After parking along a dirt road, Beauchesne let out Avery the dog, who went bounding down from the truck and straight into the brush, nose to the ground. Beauchesne said his dog has been out for nine hunting seasons now, beginning at just 10 months old.

“This is our oldest hunting partner,” he said. “They’re our companions, they’re our protectors and they’re there to help us with the harvest.”

Avery, equipped with a bell and a GPS locator on his bright-orange collar, has his job while Beauchesne has his.

“His job,” Beauchesne said, “is to smell ’em out.”

When Avery finds game, he stops, points his nose at it, and stands stock-still until Beauchesne finds his dog’s beeping GPS locator. Beauchesne then raises his gun and, hopefully, shoots the wild animal.

This is what happens in theory. In practice, Beauchesne called Avery a “long-gone dog” Monday as the English Setter raced through the woods, across a field and up a dirt road. He managed to scare five ruffed grouse along the way, all of which beat their drumming wings to escape before Beauchesne got there.

“He’s obviously in a different world today,” he said as Avery raced past, tongue lolling. Dogs, like people, Beauchesne said, have off days, too.

“This is not easy,” he said. “If it was, easy, everybody would do it.”

At one point during the two-hour walk up and down ridges and through trees, brush and water, Beauchesne said he sometimes wondered how old he would make it to if he had to catch all of his food.

“Could I have made it to 50?” he asked.

Maybe not. What seems to make hunting difficult nowadays, he said, is not the physical aspect of it, but people not knowing what to do with a dead animal – or wanting to know what to do.

“What do you do after you shoot the animal?” Beauchesne asked. People, he added, “don’t want any part of the gross part. The icky part is cleaning them out, dealing with the feathers and the guts.”

For his part, Beauchesne likes being involved in the procurement of his own food.

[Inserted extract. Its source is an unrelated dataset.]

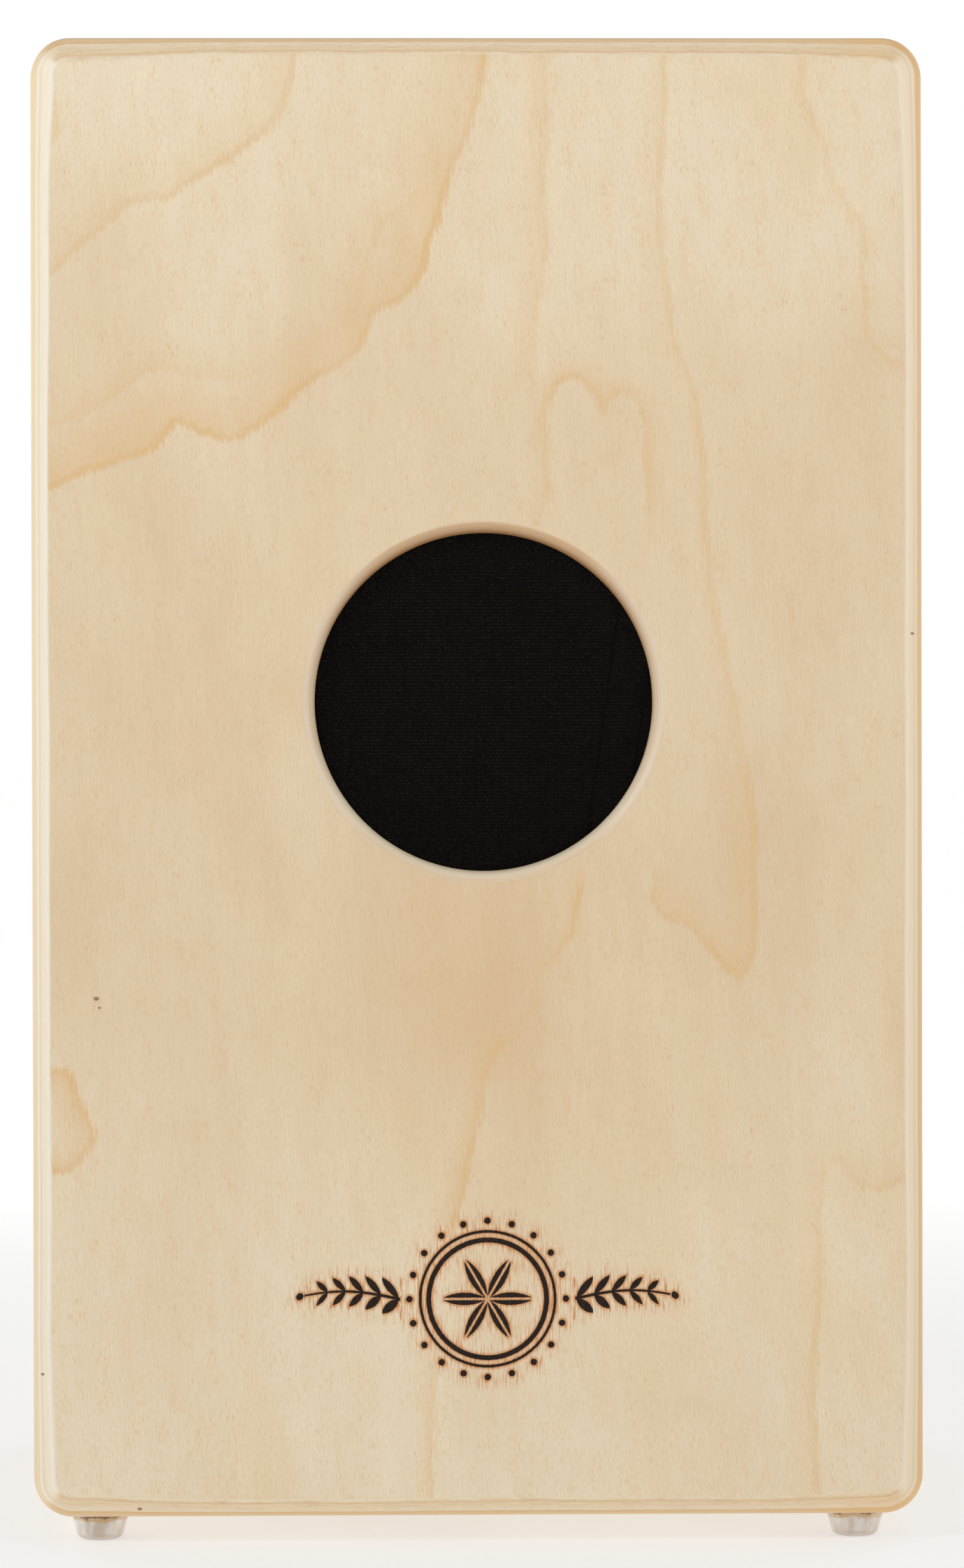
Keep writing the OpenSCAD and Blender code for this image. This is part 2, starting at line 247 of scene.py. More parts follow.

“Knowing I was part of the process from step one to step Z – it just seems like we all should be doing it,” he said. After a game kill, Beauchesne said he always stops and thinks, understanding the animal is not a trophy.

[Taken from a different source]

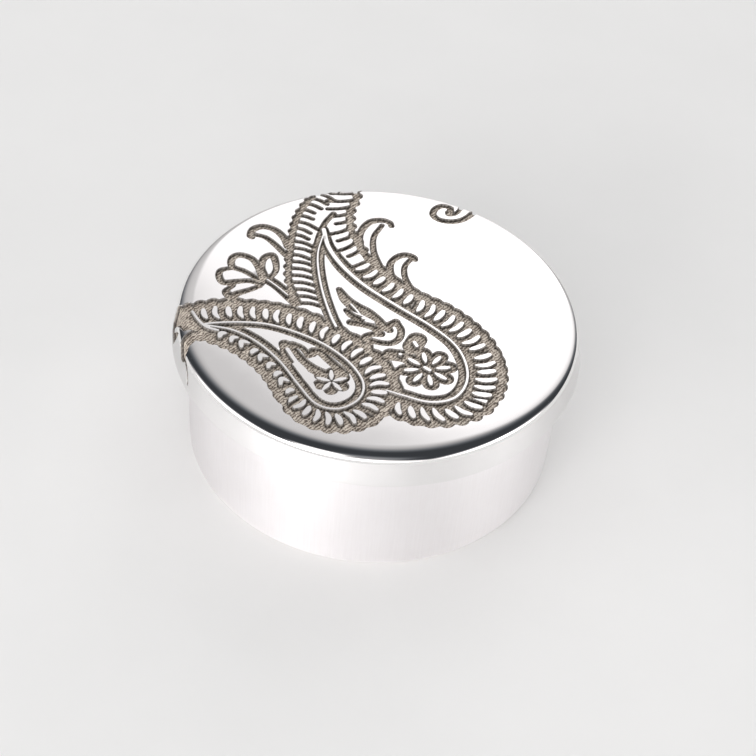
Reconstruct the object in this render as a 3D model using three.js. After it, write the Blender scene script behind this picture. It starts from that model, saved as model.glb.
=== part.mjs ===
// A round pill box in white metal: a turned cup, and a lid whose skirt slips over the cup's wall.
// Millimetres, +Z up. The origin is the centre of the flat face that the box stands on.

import * as THREE from 'three';

// Driving dimensions of the cup
const cupRadius = 23.2;          // outside of the wall, at the mouth
const cupHeight = 19.2;          // from the table to the rim
const cupWall = 1.5;
const cupFloor = 1.6;
const cupDraft = 0.4;            // how much narrower the outside is at the foot than at the mouth
const footRounding = 1.5;        // outside corner between the wall and the base
const innerCornerRadius = 2.0;   // inside corner between the wall and the floor
const rimRounding = 0.5;         // both corners of the rim

// Driving dimensions of the lid
const lidPlate = 1.6;            // thickness of the flat top
const skirtDepth = 2.8;          // how far the skirt reaches down past the rim
const skirtWall = 1.5;           // at the open end
const skirtDraft = 0.6;          // how much narrower the skirt is just under the polished edge
const skirtEndRounding = 0.25;   // both corners of the open end
const edgeWidth = 2.0;           // polished edge of the top, measured inwards
const edgeDrop = 1.2;            // the same edge, measured downwards
const innerEdgeRadius = 0.4;     // inside corner between the plate and the skirt

// Fits
const slipClearance = 0.3;       // between the cup's wall and the skirt, all round

const sides = 72;                // facets round the axis
const quarterSteps = 5;          // facets along a quarter turn of a rounded corner

// Points along an ellipse about (r, z), from one angle to another, in degrees.
function arc(r, z, width, height, from, to, steps = quarterSteps) {
  return Array.from({ length: steps + 1 }, (_, i) => {
    const angle = THREE.MathUtils.degToRad(from + ((to - from) * i) / steps);
    return new THREE.Vector2(r + width * Math.cos(angle), z + height * Math.sin(angle));
  });
}

// Turns a profile of (radius, height) points about +Z. It runs from the axis out and back to it.
function turned(name, profile, material) {
  const geometry = new THREE.LatheGeometry(profile, sides).rotateX(Math.PI / 2);
  const mesh = new THREE.Mesh(geometry, material);
  mesh.name = name;
  return mesh;
}

const point = (r, z) => new THREE.Vector2(r, z);

// The cup stands on a flat base with a rounded foot. Its wall is straight inside and has a slight
// draft outside, and its rim is where the lid rests.
function cup() {
  const footRadius = cupRadius - cupDraft;
  const innerRadius = cupRadius - cupWall;
  const profile = [
    point(0, 0),
    ...arc(footRadius - footRounding, footRounding, footRounding, footRounding, -90, 0),
    ...arc(cupRadius - rimRounding, cupHeight - rimRounding, rimRounding, rimRounding, 0, 90),
    ...arc(innerRadius + rimRounding, cupHeight - rimRounding, rimRounding, rimRounding, 90, 180),
    ...arc(innerRadius - innerCornerRadius, cupFloor + innerCornerRadius,
      innerCornerRadius, innerCornerRadius, 0, -90),
    point(0, cupFloor),
  ];
  return turned('cup', profile, new THREE.MeshStandardMaterial({
    color: 0xf1ebea, roughness: 0.42, metalness: 1,
  }));
}

// The lid is one piece: a flat plate that lies on the rim, an elliptical polished edge, and a skirt
// that goes down round the outside of the cup.
function lid() {
  const seat = cupHeight;
  const top = seat + lidPlate;
  const openEnd = seat - skirtDepth;
  const innerRadius = cupRadius + slipClearance;
  const outerRadius = innerRadius + skirtWall;
  const edgeRadius = outerRadius - skirtDraft;
  const profile = [
    point(0, seat),
    ...arc(innerRadius - innerEdgeRadius, seat - innerEdgeRadius,
      innerEdgeRadius, innerEdgeRadius, 90, 0),
    ...arc(innerRadius + skirtEndRounding, openEnd + skirtEndRounding,
      skirtEndRounding, skirtEndRounding, 180, 270),
    ...arc(outerRadius - skirtEndRounding, openEnd + skirtEndRounding,
      skirtEndRounding, skirtEndRounding, 270, 360),
    ...arc(edgeRadius - edgeWidth, top - edgeDrop, edgeWidth, edgeDrop, 0, 90, 2 * quarterSteps),
    point(0, top),
  ];
  return turned('lid', profile, new THREE.MeshStandardMaterial({
    color: 0xe9e4e6, roughness: 0.16, metalness: 1,
  }));
}

const pillBox = new THREE.Group();
pillBox.add(cup(), lid());

export default pillBox;
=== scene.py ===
import math
import bpy
import bmesh
import numpy as np
from mathutils import Matrix, Vector
from mathutils.geometry import delaunay_2d_cdt


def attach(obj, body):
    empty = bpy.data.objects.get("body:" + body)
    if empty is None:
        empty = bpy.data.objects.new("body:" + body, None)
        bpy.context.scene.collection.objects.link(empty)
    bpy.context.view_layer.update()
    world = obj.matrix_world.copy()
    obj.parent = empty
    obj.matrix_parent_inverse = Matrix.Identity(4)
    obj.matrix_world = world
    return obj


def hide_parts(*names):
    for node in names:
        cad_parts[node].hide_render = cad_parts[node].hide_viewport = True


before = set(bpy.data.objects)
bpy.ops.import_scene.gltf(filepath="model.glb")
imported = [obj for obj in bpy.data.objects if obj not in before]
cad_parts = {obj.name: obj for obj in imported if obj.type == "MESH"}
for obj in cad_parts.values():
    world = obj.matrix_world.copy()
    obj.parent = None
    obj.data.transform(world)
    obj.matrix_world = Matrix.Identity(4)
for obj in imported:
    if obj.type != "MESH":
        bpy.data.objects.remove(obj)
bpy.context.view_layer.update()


# ---------------------------------------------------------------- the cup
# The lower half: a shallow cup turned from aluminium bar and bored out, satin outside with fine
# lines along its height, lathe rings left on its floor and foot. The lid slips over its mouth.
MM = 0.001
CUP_RADIUS = 23.2 * MM            # at its mouth
FOOT_RADIUS = 22.8 * MM
CUP_HEIGHT = 19.2 * MM
CUP_WALL = 1.5 * MM
CUP_FLOOR = 1.6 * MM
RIM_ROUNDING = 0.5 * MM
CORNER_ROUNDING = 2.0 * MM        # inside, between wall and floor
FOOT_ROUNDING = 1.5 * MM
CUP_SIDES = 256


def edit(obj):
    """Opens one object in edit mode with nothing selected, and returns its mesh."""
    bpy.ops.object.select_all(action="DESELECT")
    obj.select_set(True)
    bpy.context.view_layer.objects.active = obj
    bpy.ops.object.mode_set(mode="EDIT")
    bpy.ops.mesh.select_all(action="DESELECT")
    return bmesh.from_edit_mesh(obj.data)


def pick_face(obj, z, upward=True):
    """Selects the flat face at a height that points up or down."""
    mesh = bmesh.from_edit_mesh(obj.data)
    bpy.ops.mesh.select_mode(type="FACE")
    bpy.ops.mesh.select_all(action="DESELECT")
    for face in mesh.faces:
        faces_up = face.normal.z > 0.9 if upward else face.normal.z < -0.9
        if faces_up and abs(face.calc_center_median().z - z) < 1e-6 and len(face.verts) > 4:
            face.select_set(True)
    bmesh.update_edit_mesh(obj.data)


def pick_ring(obj, z, radius):
    """Selects the ring of edges at a height and a distance from the middle."""
    mesh = bmesh.from_edit_mesh(obj.data)
    bpy.ops.mesh.select_mode(type="EDGE")
    bpy.ops.mesh.select_all(action="DESELECT")
    for edge in mesh.edges:
        ends = [v.co for v in edge.verts]
        if all(abs(c.z - z) < 2e-5 and abs(math.hypot(c.x, c.y) - radius) < 2e-5 for c in ends):
            edge.select_set(True)
    bmesh.update_edit_mesh(obj.data)


def round_ring(obj, z, radius, width, steps):
    """Rounds one ring of edges, as a tool with that nose radius leaves it."""
    pick_ring(obj, z, radius)
    bpy.ops.mesh.bevel(offset=width, segments=steps, profile=0.5, affect="EDGES", clamp_overlap=False)


def finished(obj, angle):
    """Leaves edit mode, and shades what is rounder than an angle as smooth."""
    bpy.ops.object.mode_set(mode="OBJECT")
    bpy.ops.object.transform_apply(location=True, rotation=True, scale=True)
    bpy.ops.object.shade_smooth_by_angle(angle=math.radians(angle))


bpy.ops.object.select_all(action="DESELECT")
bpy.ops.mesh.primitive_cylinder_add(vertices=CUP_SIDES, radius=CUP_RADIUS, depth=CUP_HEIGHT,
                                    location=(0, 0, CUP_HEIGHT / 2))
cup = bpy.context.object
cup.name = "cup_body"
bpy.ops.object.transform_apply(location=True)
edit(cup)
pick_face(cup, 0, upward=False)
bpy.ops.transform.resize(value=(FOOT_RADIUS / CUP_RADIUS, FOOT_RADIUS / CUP_RADIUS, 1))
pick_face(cup, CUP_HEIGHT)
bpy.ops.mesh.inset(thickness=CUP_WALL, depth=0)
bpy.ops.mesh.extrude_region_move(TRANSFORM_OT_translate={"value": (0, 0, CUP_FLOOR - CUP_HEIGHT)})
round_ring(cup, CUP_HEIGHT, CUP_RADIUS, RIM_ROUNDING, 4)
round_ring(cup, CUP_HEIGHT, CUP_RADIUS - CUP_WALL, RIM_ROUNDING, 4)
round_ring(cup, CUP_FLOOR, CUP_RADIUS - CUP_WALL, CORNER_ROUNDING, 7)
round_ring(cup, 0, FOOT_RADIUS, FOOT_ROUNDING, 7)
finished(cup, 40)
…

“For me, it’s taking a moment and reflecting on what you did, what this animal is going to do for you,” he said. “There’s no unnatural part to it.”

Part of the food system?

Beauchesne said he sees game meat in a similar way to locally raised farm meat.

“I know where I bought, where I got my pig. I know the land, the farmer,” he said. Out hunting, he added, “I know the land. And Mother Nature is the farmer.”

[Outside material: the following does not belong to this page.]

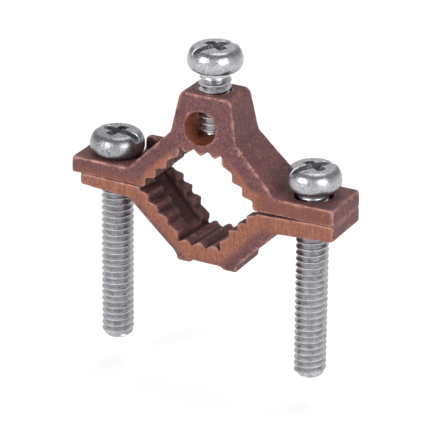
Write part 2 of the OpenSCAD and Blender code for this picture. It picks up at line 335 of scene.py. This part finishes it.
lower = {
    "left": -25.7, "right": 27.5, "leftEar": 2.2, "rightEar": 3.1, "draft": 0.8, "arm": 4.3,
    "shift": 0.9, "leftRelief": 0.2, "rightRelief": 0.5, "land": 4.5,
    "floor": 13.5, "feet": 14.1, "footOuter": 6.4, "footInner": 3.4, "footDepth": 9.4,
    "tapRadius": 3.16,
}


def makeLowerJaw():
    left, right, shift = lower["left"], lower["right"], lower["shift"]
    leftEar, rightEar, draft = lower["leftEar"], lower["rightEar"], lower["draft"]
    out, inn, feet = lower["footOuter"], lower["footInner"], lower["feet"]
    arm = bite["half"] + lower["arm"] * math.sqrt(2)
    hip, land, half = arm - out, lower["land"], bite["half"]
    # (x, z, radius), from the left ear's top along the parting plane and back under the feet
    corners = [
        (left, 0, 0.3), (left + land, 0, 0), (shift - half, -lower["leftRelief"], 0),
        (shift + half, -lower["rightRelief"], 0), (right - land, 0, 0), (right, 0, 0.3),
        (right, -rightEar, 0.4), (shift + arm - rightEar - draft, -rightEar - draft, 1.0),
        (shift + out, -hip, 0.5), (shift + out, -feet, 0.4), (shift + inn, -feet, 0.3),
        (shift + inn - 0.3, -lower["floor"], 0.3), (shift - inn + 0.3, -lower["floor"], 0.3),
        (shift - inn, -feet, 0.9), (shift - out, -feet, 1.3), (shift - out, -hip, 2.0),
        (shift - arm + leftEar + draft, -leftEar - draft, 1.0), (left, -leftEar, 0.4)]
    jaw = slab("lowerJaw", softOutline(corners), "Y", -blankHalf, blankHalf)
    deep, foot = upper["depth"] / 2, lower["footDepth"] / 2
    front = [(deep, 1), (deep, -rightEar), (foot, -feet)]
    side = front + [(-y, z) for y, z in reversed(front)]
    combine(jaw, slab("side", side, "X", -past, past), "INTERSECT")
    combine(jaw, plan(left, right), "INTERSECT")
    cutBite(jaw, lowerBite, -1)
    castSurface(jaw, "Lower", lowerBite, (left, -deep, -feet), (right, deep, 0))
    for x in (-upper["screwX"], upper["screwX"]):
        drill(jaw, lower["tapRadius"], (x, 0, -8), (x, 0, 5))
    return jaw


# Screws

screwShape = {
    "radius": 3.075, "pitch": 1.27, "threadHeight": 0.6, "neck": 1.1, "neckRadius": 2.72,
    "tipRadius": 2.15, "headRadius": 5.25, "headHeight": 4.58, "seatRadius": 4.1,
    "flatRadius": 3.5, "belly": 1.7, "crown": 0.15, "slotWidth": 1.5, "slotDepth": 1.4,
    "crossWidth": 5.2, "crossFoot": 2.0, "crossThick": 1.9, "crossBend": 1.0, "crossDepth": 2.4,
    "headSides": 96, "threadSides": 56, "headVoxel": 0.12, "headRounds": 4,
}


def spun(name, chain, **screwSettings):
    # a chain of (radius, height), opened between its ends and turned about Z
    piece = outlineRing(name, chain, "Y")
    editAll(piece)
    bpy.ops.mesh.select_all(action="DESELECT")
    bpy.ops.object.mode_set(mode="OBJECT")
    closing = {len(chain) - 1, 0}
    for edge in piece.data.edges:
        edge.select = set(edge.vertices) == closing
    for vertex in piece.data.vertices:
        vertex.select = False
    bpy.ops.object.mode_set(mode="EDIT")
    bpy.ops.mesh.select_mode(type="EDGE")
    bpy.ops.mesh.delete(type="EDGE")
    bpy.ops.mesh.select_mode(type="VERT")
    bpy.ops.object.mode_set(mode="OBJECT")
    useModifier(piece, "SCREW", use_merge_vertices=True, merge_threshold=0.0005,
                use_normal_calculate=True, **screwSettings)
    return piece


def makeHead():
    s = screwShape
    r, seat, flat, belly = s["headRadius"], s["seatRadius"], s["flatRadius"], s["belly"]
    rise = s["headHeight"] - s["crown"] - belly
    under = [math.radians(a) for a in range(-72, 1, 12)]
    over = [math.radians(a) for a in range(12, 85, 12)]
    chain = [(0, 0), (seat * 0.97, 0)]
    chain += [(seat + (r - seat) * math.cos(a), belly * (1 + math.sin(a))) for a in under]
    chain += [(flat + (r - flat) * math.cos(a), belly + rise * math.sin(a)) for a in over]
    chain += [(flat * 0.9, s["headHeight"] - s["crown"] * 0.7), (flat * 0.5, s["headHeight"] - 0.03),
              (0, s["headHeight"])]
    head = spun("head", chain, steps=s["headSides"], render_steps=s["headSides"])
    top, wide = s["headHeight"], s["slotWidth"] / 2
    floor = top - s["slotDepth"]
    slot = [(-wide, floor), (wide, floor), (wide, top + 1), (-wide, top + 1)]
    combine(head, slab("slotCutter", slot, "X", -8, 8), "DIFFERENCE")
    w, f = s["crossWidth"] / 2, s["crossFoot"] / 2
    wing = [(-w, top + 1), (-w, top - s["crossBend"]), (-f, top - s["crossDepth"]),
            (f, top - s["crossDepth"]), (w, top - s["crossBend"]), (w, top + 1)]
    thick = s["crossThick"] / 2
    combine(head, slab("wingCutter", wing, "Y", -thick, thick), "DIFFERENCE")
    combine(head, slab("wingCutter", wing, "X", -thick, thick), "DIFFERENCE")
    useModifier(head, "REMESH", mode="VOXEL", voxel_size=s["headVoxel"])
    useModifier(head, "SMOOTH", factor=0.5, iterations=s["headRounds"])
    return head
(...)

With a rise in the local food movement and a focus on food systems in New Hampshire and elsewhere, Beauchesne said hunting might have a bigger role to play in the future.

“Managing animals can manage food systems along the way,” he said, whether that means helping farmers keep deer or birds out of their crops, or having hunters donate extra meat to the New Hampshire Food Bank. About 2,100 pounds were given in 2015.

Beauchesne said – perhaps with a note of hope – that younger generations may inject new life into seeking food on forest floors or in the trees.

“What we’re seeing is that, recently, the millennials are the ones who are questioning the most about their food,” he said. “They’re exploring things – my impression is they will explore beyond their comfort zone for alternatives.”

(Reporter’s note: As a millennial on a hunt for the first time, walking in the woods for two hours – and casually passing some moose guts during that time – doesn’t seem so bad for some wild-raised meat).

Beauchesne’s experiences at a “field to table” class are promising, where young or beginning hunters learn how to dress wild game.

“It’s a lot of fun – it’s also a lot of food,” Beauchesne said. They start by dressing squirrels, for instance, take a taste of the chicken-like meat after making “hot legs” on the grill.

“People go crazy for it,” Beauchesne said.